In 2010, Canadiens goaltender Jaroslav Halak flustered them. In 2011, a barrage of injuries to defensemen hampered them. In 2012, Hunter’s ultraconservative style that gave the Caps a chance every night wasn’t enough to outlast the Rangers.
“All the years, we have a pretty good team, we have a good group of guys in the locker room. We just miss something; sometimes we just miss luck, sometimes we just relax when we get the lead,” Ovechkin said. “We’re just growing up like persons, I think. Everybody understand right now the chances you have every year, you have to use it.”
Those chances aren’t infinite.

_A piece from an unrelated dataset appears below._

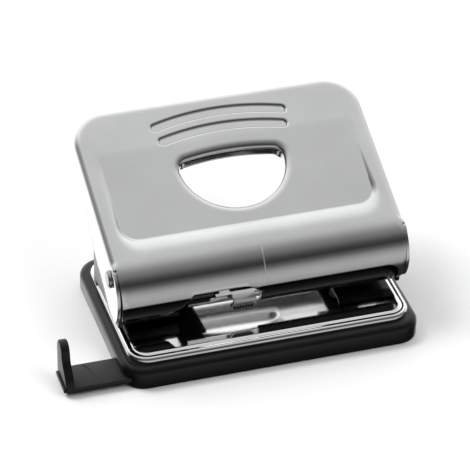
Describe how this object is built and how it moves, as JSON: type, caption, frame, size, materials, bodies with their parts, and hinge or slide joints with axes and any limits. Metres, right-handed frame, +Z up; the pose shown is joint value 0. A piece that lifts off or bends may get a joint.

Even with McPhee’s patience and owner Ted Leonsis’ goal to have a generationally great team, changes will eventually come if the Caps don’t make progress. Already Semin is gone, and left in the wake of his departure is a void of scoring that someone will need to fill.
In hiring Oates and trading for center Mike Ribeiro, McPhee is still trying to find what Alzner called the “right, exact mix.”
Forget most of the hockey world looking at the Rangers, Pittsburgh Penguins and defending champion Los Angeles Kings as Cup picks. The internal expectation has not changed.
“I expect that we’ll be successful. How do we measure success? We want to go a long way,” said Oates, who will make his NHL head coaching debut Saturday night at the Tampa Bay Lightning. “Obviously, the goal’s a Stanley Cup. You want to win the Stanley Cup. They had some success last year, but they were still a long way away from winning the Stanley Cup. So we’ve got to improve on last year and see where it takes us.”
Ovechkin won’t make any grand proclamations about where this season will take the Caps. He has been around long enough to see the ebb and flow of Washington as a hockey town with eyes on a championship and the disappointment of falling short.
Three years ago, the dream was not just of winning a Cup but winning more than one with this group. The window appeared wide open for that.
“I think you have a window to have a dynasty,” Oates said. “But I think anybody can win any one year.”
Asked if he believed the Caps could still do it, Oates said: “Why not? You’ve got some guys that have been in the league a couple years, and they’re ready.”
For a franchise with one trip to the Stanley Cup Final in 37 seasons, though, any talk of a dynasty is premature. Ribeiro has watched the Caps the past few years and won’t entertain talk about the next few seasons.
“Every time I watch these guys, they’re top five to win the Cup, and then you get in playoffs and make it, or you go after the first round,” he said. “You have to take this year. You cannot start thinking about the next three, four years. Let’s think about this one here and trying to do something right.”
It will take until late June, after a lockout-shortened 48-game regular season and another playoff sprint, to find out if the Caps are worthy of being considered perennial title contenders.
That’s not something McPhee worries about; he loses sleep over everything else. But he’s at peace with this team keeping the Cup window open.
“Each year’s a challenge, and that’s what makes the business what it is and why we’re in it,” he said. “We like a challenge and like to see if we can solve the riddle.”